Si l’effondrement du stablecoin Terra a constitué un sérieux avertissement sur le fait que ces parités ne peuvent pas toujours survivre à des conditions de marché difficiles, des stablecoins tels que Tether (USDT) ou USD Coin (USDC) sont perçus par certains comme offrant un accès indirect au dollar. William Phelps note que « les stablecoins présentent d’excellentes réserves de valeur neutres par rapport au marché, en particulier dans les nations où les devises étrangères sont plus difficiles à acquérir et où les commerçants internationaux sont réticents à accepter la monnaie locale ».
Une autre raison, moins pratique, pourrait expliquer la popularité continue de la crypto. L’inflation galopante et imprévisible dans un certain nombre d’économies africaines fait également en sorte que la crypto reste une option attrayante. Des niveaux d’inflation aussi élevés incitent les consommateurs à prendre un risque avec les cryptomonnaies.
Combler un vide
L’utilisation de la crypto est restée forte en Afrique, en particulier chez les utilisateurs de détail, car les actifs numériques sont là pour apporter des solutions à des problèmes spécifiques que la structure financière formelle ne peut pas, ou n’a pas, résolus. Le professionnel d’Adaverse considère que la crypto a une « nature unique » en Afrique en tant qu’outil qui résout « les problèmes d’exclusion financière et de mauvaise gestion économique ». Ce point reste toutefois « difficile à quantifier », reconnaît William Phelps.
Les actifs numériques présentent diverses fonctions tangibles en Afrique, et sont encore capables de remplir ces fonctions dans les périodes de volatilité et de ralentissement du marché.
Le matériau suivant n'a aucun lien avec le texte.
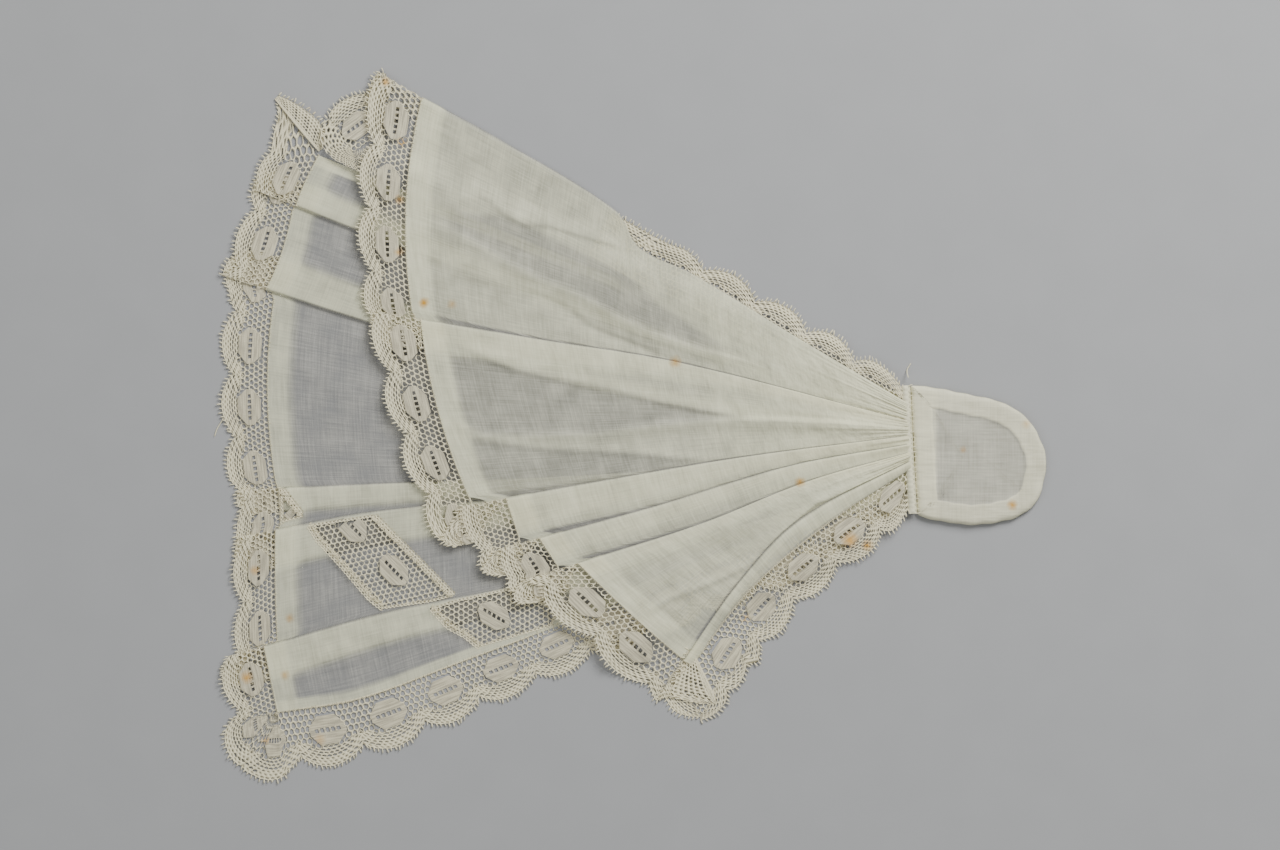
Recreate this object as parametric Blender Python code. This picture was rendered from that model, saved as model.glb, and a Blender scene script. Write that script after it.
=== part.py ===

Si certains investisseurs africains auront sans doute été affectés par les baisses de valeur, comme l’ont été les investisseurs du monde entier, les utilisateurs de détail sont plus prémunis contre les variations de cours que les spéculateurs, car ils utilisent d’utiliser la crypto pour des raisons spécifiques.
Tant que la crypto sera capable de combler le vide laissé par les échecs de la finance traditionnelle, les consommateurs des marchés africains pourront continuer à se tourner vers elle.